Radical prostatectomy and work : men's perspectives Yu Ko, Wellam F.


The objective of this study was to explore the connections between men’s experiences of work, prostate cancer and radical prostatectomy to develop a grounded theory that describes the processes used by participants to reformulate the worker identity. The research questions that guided the study were:1.How does screening and diagnosis of prostate cancer affect men and their work? and 2. How are participants’ work-related experiences affected following radical prostatectomy? Digitally recorded, in-depth, individual interviews were conducted with 24 English speaking men who were working at the time of prostate cancer diagnosis and subsequently underwent radical prostatectomy. Constructivist grounded theory guided collection and analysis of the data. A masculinities framework highlighted the ways in which gender shaped participants’ experiences. Findings suggest that work was central to participants’ masculine identities and was an activity that benefited men and their families. Related to this, finding prostate cancer emerged as a threat to most men’s health and work, and a stark reminder of their mortality. Choosing radical prostatectomy was viewed as necessary in treating the disease to ensure survival. In preparing the workplace for their absence due to surgery, men made sick leave arrangements with the aim of minimizing disruptions to workplace productivity.
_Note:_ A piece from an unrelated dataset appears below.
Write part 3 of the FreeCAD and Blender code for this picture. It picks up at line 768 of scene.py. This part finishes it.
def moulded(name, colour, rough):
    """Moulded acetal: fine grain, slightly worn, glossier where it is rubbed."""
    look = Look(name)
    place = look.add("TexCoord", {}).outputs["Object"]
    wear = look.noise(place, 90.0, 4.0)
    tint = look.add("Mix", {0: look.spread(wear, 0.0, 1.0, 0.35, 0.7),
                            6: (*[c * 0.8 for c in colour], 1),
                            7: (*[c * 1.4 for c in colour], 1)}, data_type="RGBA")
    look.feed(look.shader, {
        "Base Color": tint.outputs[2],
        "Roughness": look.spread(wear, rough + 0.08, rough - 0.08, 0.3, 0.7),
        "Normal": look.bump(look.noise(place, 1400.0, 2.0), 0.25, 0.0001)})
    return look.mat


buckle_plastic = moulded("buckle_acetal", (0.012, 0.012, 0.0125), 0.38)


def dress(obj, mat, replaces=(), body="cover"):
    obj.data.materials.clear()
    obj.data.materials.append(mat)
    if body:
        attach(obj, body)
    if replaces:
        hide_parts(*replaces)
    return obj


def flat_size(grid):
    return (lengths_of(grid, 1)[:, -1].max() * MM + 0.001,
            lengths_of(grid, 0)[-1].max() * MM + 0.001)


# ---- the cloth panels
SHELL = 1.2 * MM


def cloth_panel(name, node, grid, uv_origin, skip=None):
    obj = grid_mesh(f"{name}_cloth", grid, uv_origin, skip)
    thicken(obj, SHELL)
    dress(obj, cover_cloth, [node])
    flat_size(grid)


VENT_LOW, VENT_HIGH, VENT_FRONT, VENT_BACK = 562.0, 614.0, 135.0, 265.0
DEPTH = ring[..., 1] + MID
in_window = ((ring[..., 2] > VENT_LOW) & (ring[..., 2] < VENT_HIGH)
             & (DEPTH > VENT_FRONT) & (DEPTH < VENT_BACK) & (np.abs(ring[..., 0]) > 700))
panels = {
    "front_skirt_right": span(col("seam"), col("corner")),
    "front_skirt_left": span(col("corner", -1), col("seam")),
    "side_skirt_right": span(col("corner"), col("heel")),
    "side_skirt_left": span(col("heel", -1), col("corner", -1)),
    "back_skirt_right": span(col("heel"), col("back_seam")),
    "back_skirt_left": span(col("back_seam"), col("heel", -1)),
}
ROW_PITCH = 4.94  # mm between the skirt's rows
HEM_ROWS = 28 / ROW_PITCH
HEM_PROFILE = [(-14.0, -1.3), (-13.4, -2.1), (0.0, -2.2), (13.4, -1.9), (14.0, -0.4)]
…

The basic social process of Reformulating the Worker Identity after radical prostatectomy was developed. Results indicate that men reformulated worker identities to accommodate treatment side-effects and challenges for fully resuming work responsibilities. This process comprised two parts. First, recovering after radical prostatectomy allowed men to restore physical strength to resume daily activities through processes that included embodying the sick role, contesting side-effects, and conceding new realities wherein men drew on masculine ideals of resilience and responsibility for solving one’s problems, and by reconciling the changes surgery had imposed on their lives. Second, in re-negotiating work expectations, men adjusted work responsibilities to facilitate their return to work by assessing work capacity, re-balancing work and health, and re-setting work obligations, wherein men reevaluated the importance of work in relation to emergent health needs and lobbied for return to work accommodations needed to sustain ongoing recovery.